Braun Super Paxette, Real #Photographers don’t crop #film
I love the little fringe the film mask on this camera creates, it makes the image look like a postage stamp. I’m kidding of course about not cropping but I do think it’s important to use as much of the negative as possible and it’s good practice to be aware of everything in the frame. I’ve written about this camera previously, a couple years ago, and that can be found here Super Paxette. I would like to add though how fun this camera is to use and I mean that in comparison to all other cameras not just as a nostalgia thing. It’s diminutive size really lends itself to being carried in the palm of your hand instead of around your neck.
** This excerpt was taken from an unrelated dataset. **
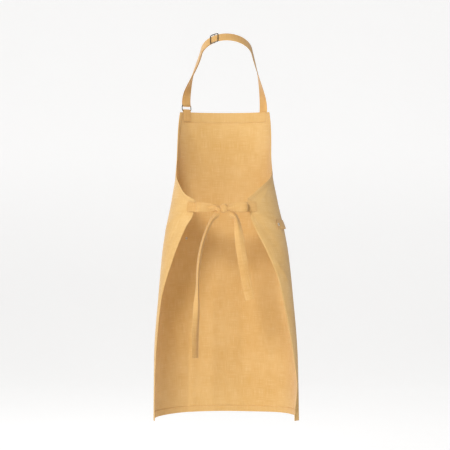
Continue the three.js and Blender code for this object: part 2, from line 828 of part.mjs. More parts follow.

You can see here how the ten curved apperature blades help form a resonably round aperature opening at f5.6
Sitting behind the lens the leaf shutter displayed here helps keep this camera quiet and also, as with all leaf shutters, it produces little to no camera shake. This is because the blades have very little weight and the symmetrical opening and closing cancels out any directional momentum. The top speed of this camera with it’s Prontor-SVS shutter however is limited to 1/300 sec
Pentax 24EW (The ewwwwww)
I didn’t christen it the ewwwww that came courtesy of Duncan Turner. The primary and interesting feature of the 24EW, and what helps gives it its name is the 24mm at the wide end of the lens. The EW [pronounced /u/w/] actually stands for Extra Wide but that’s hard to miss on the front anyway. Very few other fixed lens film cameras have anything this wide. Released in 2003 it is also one of the last film cameras that Pentax produced as they were already well on the transition to digital. As with cake you can’t have it and eat it too and the inedible part here is the distortion that you get from the lens at 24mm, fortunately much of the distortion near the edges is masked by the vignetting (that would be sarcasm)
This camera has some great additional features the best of them being exposure compensation in half stops from -3 to +3 EV also it can close focus to 30cm.